PROVIDED ENTRIES:
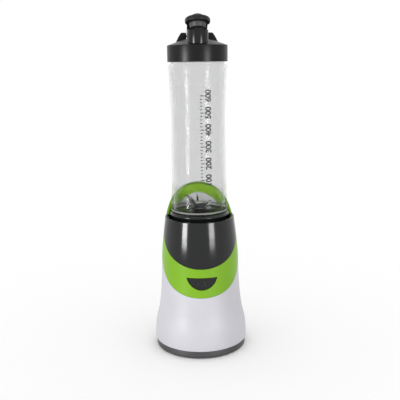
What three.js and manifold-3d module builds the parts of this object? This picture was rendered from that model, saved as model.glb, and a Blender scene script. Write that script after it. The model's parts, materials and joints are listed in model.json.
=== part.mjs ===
// Countertop bottle blender: motor base, lift-off bottle with its blade unit, and a lid with a flip stopper.
// Millimetres, +Z up, the front is -Y, the feet stand on z = 0 and the axis of the motor is x = y = 0.
import * as THREE from "three";
import { mergeVertices } from "three/addons/utils/BufferGeometryUtils.js";
import Module from "manifold-3d";

const wasm = await Module();
wasm.setup();

// ---------- driving dimensions ----------
const ROUND = 28; // facets of the large round pieces
const SMALL = 12; // facets of the small round pieces
const WALL = 2.6; // wall of the base
const SEAM = 0.15; // half the gap between two neighbouring shells

const FOOT_TOP = 9.2; // top of the dark foot ring
const INLET_Z = 17.5; // height of the cord gland

// Outside of the base: radius at rising heights.
const BODY = [
  [56.6, FOOT_TOP + 0.4],
  [56.75, 16],
  [55.5, 31],
  [51.3, 50],
  [48.8, 70],
  [47.5, 92],
  [46.7, 118],
  [44.2, 144],
  [41.9, 163],
  [40.4, 184],
  [39.8, 203],
];
const RIM = 163; // level rim of the dark front shell
const WELL_R = 37.2; // well the bottle drops into
const WELL_FLOOR = 148.5;

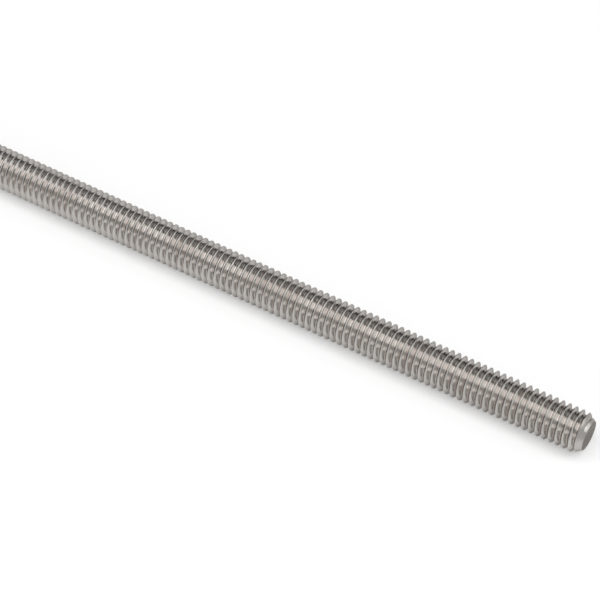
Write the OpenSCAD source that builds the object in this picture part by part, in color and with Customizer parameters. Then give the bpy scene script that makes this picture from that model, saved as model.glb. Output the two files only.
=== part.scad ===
// A length of fully threaded steel rod with a bevel on each end.
//
// The rod lies along X, with its middle at the origin. Its thread is drawn as
// level rings that have the true section and pitch of the screw thread, so
// that every crest, flank and root is an exact round surface on the rod's axis.
// All sizes are in millimetres and all angles are in degrees.

/* [Rod] */

// Diameter over the crests of the thread
thread_diameter = 9.525; // [6:0.005:16]

// Length from one end face to the other
rod_length = 304.8; // [60:0.1:400]

/* [Thread] */

// Distance along the rod from one crest to the next
thread_pitch = 1.5875; // [1:0.0005:2]

// Angle between the two flanks of a groove
groove_angle = 60; // [50:1:70]

// Width of the flat on each crest, as a share of the pitch
crest_share = 0.125; // [0.08:0.005:0.2]

// Radius of the round at the bottom of each groove, as a share of the pitch
root_share = 0.144; // [0.1:0.002:0.17]

/* [Ends] */

// How far the bevel takes the radius in below the crests at each end
bevel_depth = 1.4; // [0.6:0.05:2]

// Angle between the bevel and the rod's axis
bevel_angle = 35; // [30:1:60]

/* [Hidden] */

$fn = 48;

crest_radius = thread_diameter / 2;
half_length = rod_length / 2;

// A groove is a V with a flat crest on either side and a round root that
// touches both flanks.
half_angle = groove_angle / 2;
crest_width = crest_share * thread_pitch;
root_radius = root_share * thread_pitch;
v_depth = (thread_pitch - crest_width) / 2 / tan(half_angle);
root_center_radius = crest_radius - v_depth + root_radius / sin(half_angle);

// Each groove runs a little past the crests, so that it cuts them cleanly.
overcut = thread_pitch / 20;

// One groove starts half a pitch from the middle on either side, and the last
// ones clear the end faces.
grooves_per_side = ceil(half_length / thread_pitch);

bevel_length = bevel_depth / tan(bevel_angle);
end_face_radius = crest_radius - bevel_depth;

// Half of the blank's section, with the rod's axis as its left edge
module blank_section() {
    polygon([
        [0, -half_length],
        [end_face_radius, -half_length],
        [crest_radius, bevel_length - half_length],
        [crest_radius, half_length - bevel_length],
        [end_face_radius, half_length],
        [0, half_length],
    ]);
}

// One groove's section, level with the X axis
module groove_section() {
    // The round root touches each flank here.
    touch_radius = root_center_radius - root_radius * sin(half_angle);
    touch_half_width = root_radius * cos(half_angle);

    mouth_radius = crest_radius + overcut;
    mouth_half_width = (thread_pitch - crest_width) / 2 + overcut * tan(half_angle);

    polygon([
        [touch_radius, -touch_half_width],
        [mouth_radius, -mouth_half_width],
        [mouth_radius, mouth_half_width],
        [touch_radius, touch_half_width],
    ]);
    translate([root_center_radius, 0])
        circle(r = root_radius);
}

module thread_section() {
    difference() {
        blank_section();
        for (groove = [-grooves_per_side : grooves_per_side - 1])
            translate([0, (groove + 0.5) * thread_pitch])
                groove_section();
    }
}

module threaded_rod() {
    color("silver")
        rotate([0, 90, 0])
            rotate_extrude()
                thread_section();
}

threaded_rod();
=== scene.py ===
"""A fully threaded steel rod: its helical thread, its rolled finish, and a plain studio round it.

All lengths are in metres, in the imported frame: the rod lies along X with its middle at the origin.
"""

import math
from typing import NamedTuple

import bpy
from mathutils import Matrix, Vector


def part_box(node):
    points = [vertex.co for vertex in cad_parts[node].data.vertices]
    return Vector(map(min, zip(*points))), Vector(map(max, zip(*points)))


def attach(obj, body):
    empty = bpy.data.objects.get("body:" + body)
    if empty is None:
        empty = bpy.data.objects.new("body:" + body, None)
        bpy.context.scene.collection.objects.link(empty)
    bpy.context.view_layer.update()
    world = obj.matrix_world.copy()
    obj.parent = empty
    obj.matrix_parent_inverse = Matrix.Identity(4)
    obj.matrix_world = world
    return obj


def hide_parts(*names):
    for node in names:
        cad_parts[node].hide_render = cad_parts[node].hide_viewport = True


bl_info = {
    "name": "Threaded rod",
    "version": (1, 0, 0),
    "blender": (4, 5, 0),
    "location": "3D View > Sidebar > Rod",
    "description": "Builds a fully threaded steel rod and a plain studio round it",
    "category": "Object",
}

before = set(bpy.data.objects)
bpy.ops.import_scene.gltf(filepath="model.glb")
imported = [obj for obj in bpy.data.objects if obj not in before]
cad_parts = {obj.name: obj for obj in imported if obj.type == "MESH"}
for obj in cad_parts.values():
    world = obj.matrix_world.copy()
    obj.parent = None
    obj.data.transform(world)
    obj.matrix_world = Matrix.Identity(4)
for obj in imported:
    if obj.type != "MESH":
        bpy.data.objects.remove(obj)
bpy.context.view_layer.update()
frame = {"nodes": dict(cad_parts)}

(ROD_NODE,) = frame["nodes"]
ROD_LOW, ROD_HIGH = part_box(ROD_NODE)

# Rows of corners along one turn of the thread: the middle of the groove, then on each side of it
# the middle and the end of the round root, the two ends of the rounded crest corner, and the
# middle of the crest, which it shares with the next turn
ROWS_PER_TURN = 10
ROOT_END_ROW = 2
FLANK_END_ROW = 3
CREST_START_ROW = 4
CREST_MIDDLE_ROW = ROWS_PER_TURN / 2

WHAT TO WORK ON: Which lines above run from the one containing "mouth_radius = crest_radius + overcut;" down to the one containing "obj.parent = empty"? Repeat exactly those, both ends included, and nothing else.

RESPONSE TO THIS EXERCISE:
    mouth_radius = crest_radius + overcut;
    mouth_half_width = (thread_pitch - crest_width) / 2 + overcut * tan(half_angle);

    polygon([
        [touch_radius, -touch_half_width],
        [mouth_radius, -mouth_half_width],
        [mouth_radius, mouth_half_width],
        [touch_radius, touch_half_width],
    ]);
    translate([root_center_radius, 0])
        circle(r = root_radius);
}

module thread_section() {
    difference() {
        blank_section();
        for (groove = [-grooves_per_side : grooves_per_side - 1])
            translate([0, (groove + 0.5) * thread_pitch])
                groove_section();
    }
}

module threaded_rod() {
    color("silver")
        rotate([0, 90, 0])
            rotate_extrude()
                thread_section();
}

threaded_rod();
=== scene.py ===
"""A fully threaded steel rod: its helical thread, its rolled finish, and a plain studio round it.

All lengths are in metres, in the imported frame: the rod lies along X with its middle at the origin.
"""

import math
from typing import NamedTuple

import bpy
from mathutils import Matrix, Vector


def part_box(node):
    points = [vertex.co for vertex in cad_parts[node].data.vertices]
    return Vector(map(min, zip(*points))), Vector(map(max, zip(*points)))


def attach(obj, body):
    empty = bpy.data.objects.get("body:" + body)
    if empty is None:
        empty = bpy.data.objects.new("body:" + body, None)
        bpy.context.scene.collection.objects.link(empty)
    bpy.context.view_layer.update()
    world = obj.matrix_world.copy()
    obj.parent = empty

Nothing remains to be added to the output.